Under the Right Conditions, Wearing Non-Conforming Clothing Can Be a Career Boost

It is widely believed that job applicants have a better likelihood of being hired if they wear formal business attire for interviews.

However, that’s not necessarily true. According to a recent study, under certain circumstances employers are willing, and even eager, to accept casually dressed applicants, particularly if their resumes are loaded with experience, leadership ability, authority, and supervisory background.

Janneke Oostrom and Richard Ronay, both assistant professors of social and organizational psychology at the Vrije Universiteit of Amsterdam in the Netherlands, examined  whether a nonconforming dress style can lead to positive outcomes when applicants have the status that allows them to risk the social costs of nonconformity.

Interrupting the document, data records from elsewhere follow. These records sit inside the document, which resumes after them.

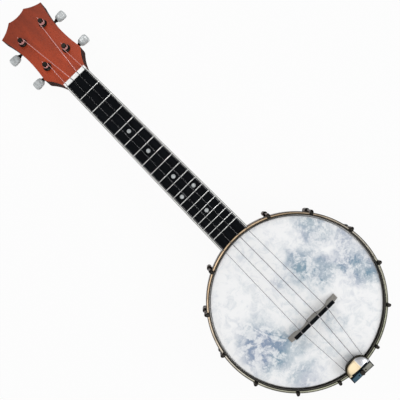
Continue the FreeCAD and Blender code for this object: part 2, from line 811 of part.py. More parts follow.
def make_post(along_face, out):
    """String post: waisted top with a string hole, journal, and stub for the wheel."""
    waist_low, waist_high = post_waist
    gear_top = worm_depth() + wheel_thickness / 2.0
    gear_low = worm_depth() - wheel_thickness / 2.0
    plate_low = -head_block - plate_thickness
    profile = [(0, gear_low), (wheel_stub_radius, gear_low), (wheel_stub_radius, gear_top),
               (wheel_stub_radius + 0.9, gear_top), (wheel_stub_radius + 0.9, plate_low), (post_radius, plate_low),
               (post_radius, waist_low), (post_waist_radius, waist_low + 0.4), (post_waist_radius, waist_high - 0.2),
               (post_radius, waist_high), (post_radius, post_stand - 0.6), (post_radius - 0.6, post_stand),
               (0, post_stand)]
    points = [Vector(-along_face + radius, out, height) for radius, height in profile]
    outline = Part.makePolygon(points + [points[0]])
    post = Part.Face(outline).revolve(Vector(-along_face, out, 0), UP, 360)
    rivet = Part.makeCone(wheel_stub_radius + 0.3, wheel_stub_radius + 0.8, 0.7,
                          Vector(-along_face, out, gear_low - 0.7), UP)
    hole_height = string_hole_height()
    hole = Part.makeCylinder(max(string_radii) + 0.15, 4.0 * post_radius,
                             Vector(-along_face - 2.0 * post_radius, out, hole_height), TAILWARD)
    return fuse([post, rivet]).cut(hole)


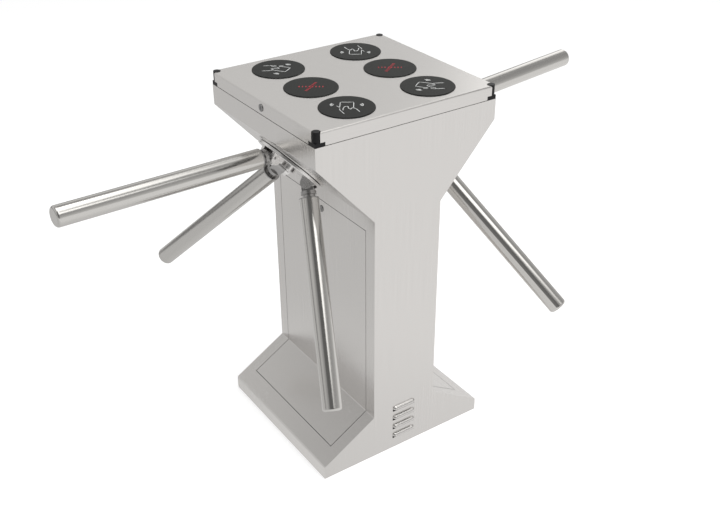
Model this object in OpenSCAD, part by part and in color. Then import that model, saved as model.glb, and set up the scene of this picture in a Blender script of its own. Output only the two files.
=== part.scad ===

For purposes of the study, status was based upon perceptions of success or competence as shown through a powerful resume—reflecting more than the requested knowledge, skills and abilities needed for the position. Lower quality resumes had some of those traits, but not all.

Participants included mostly young Dutch students who were given resumes and photographs of applicants for an HR manager’s position. The photos showed applicants in either conforming (suits, ties, etc.) or non-conforming (casual) dress style. Resumes, the only other criteria used to rate applicants, were either high or low quality.

“We were interested in the effects of applicants’ nonconforming behavior on hireability and chose to focus on dress style,” Oostrom said, adding that she and her colleagues plan to look at other nonconforming behaviors, such as long hair, posture, or tattoos in future studies.

The study clearly shows that individuals wanting to push the envelope when it comes to dress are more likely to have a favorable impression with managers and co-workers when they are seen as having a high degree of competence, which was shown in this study by a strong resume. Oostrom explained that the effects of nonconformity vary under certain conditions, particularly when accompanied by the appearance of higher competence, and can actually work to one’s advantage.

“Because they (non-conformers) seem to have greater freedom to act outside the norm—in this case dress style—they may be regarded as more powerful than those who dress more normatively,” she said.

On the other hand, the status-enhancing effects of nonconforming behavior can backfire when accompanied by evidence that such posturing is not matched by cues of actual power.

While the study does show that a nonconforming dress style can lead to positive outcomes when the applicant possesses cues of high social power, Oostrom said there can be other cues in addition to dress that can lead to the same conclusions.

“It’s a fine line,” she admitted, “but one we are actively exploring.”

Oostrom acknowledged that participants’ age could play a role in the results, but did not detect any significant correlations between age and how the candidates were perceived.

“In our next study, which will involve actual recruiters, we should have a stronger test of the effects of age,” she said.

Women were not included in the study because “there are clearer norms regarding dress style for men than women. For men, a dark suit with a tie is the obvious business attire, but for women there is a greater variation: it can be a suit, a dress a skirt or pants with a blouse, and in various colors,” she said.

“So, it is probably true that for most job applicants it will help to behave and dress in a conforming way,” Oostrom said. “But for those who have proven their status, behaving and dressing in a nonconforming way could be the key factor in their further success.”